Tarsila do Amaral was a Brazilian artist known for her idiosyncratic paintings of Brazilian culture, landscapes, and people. Influenced by the Cubism of
Fernand Lèger, Tarsila synthesized motifs into simplified volumetric shapes, as seen in her painting
Anthropophagy (1929). “I want to be the painter of my country,” the artist once wrote. Born on September 1, 1886 in Capivari, Brazil, she travelled to Paris in 1920, studying first at the Académie Julian then later under
André Lhote and Léger. Tarsila travelled back and forth between Brazil and Paris over the next decade, using her culture as a unique influence while still keeping afoot of the latest avant-garde ideas. In 1928, the artist and her husband the poet Oswald de Andrade developed the
Anthropophagite Manifesto, which called for a uniquely Brazilian form of art and literature. Tarsila’s aesthetic remained relatively similar over the decades that followed, with the only exception being a brief foray into Socialist Realism after a 1931 trip to the Soviet Union. The artist died on January 17, 1973 in São Paulo, Brazil.
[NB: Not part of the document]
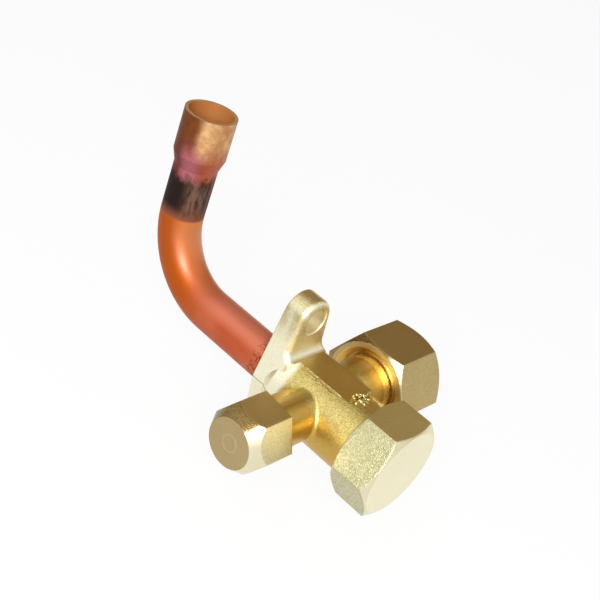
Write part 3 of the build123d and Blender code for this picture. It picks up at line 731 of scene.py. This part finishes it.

The exhibition “Tarsila do Amaral: Inventing Modern Art in Brazil” opened to the public in 2017, it was co-organized by the Art Institute of Chicago and The Museum of Modern Art. Today, her works are held in the collections of the Hermitage Museum in St. Petersburg, the Museu de Arte Brasileira in São Paulo, and the Museu Nacional de Belas Artes in Rio de Janiero, among others.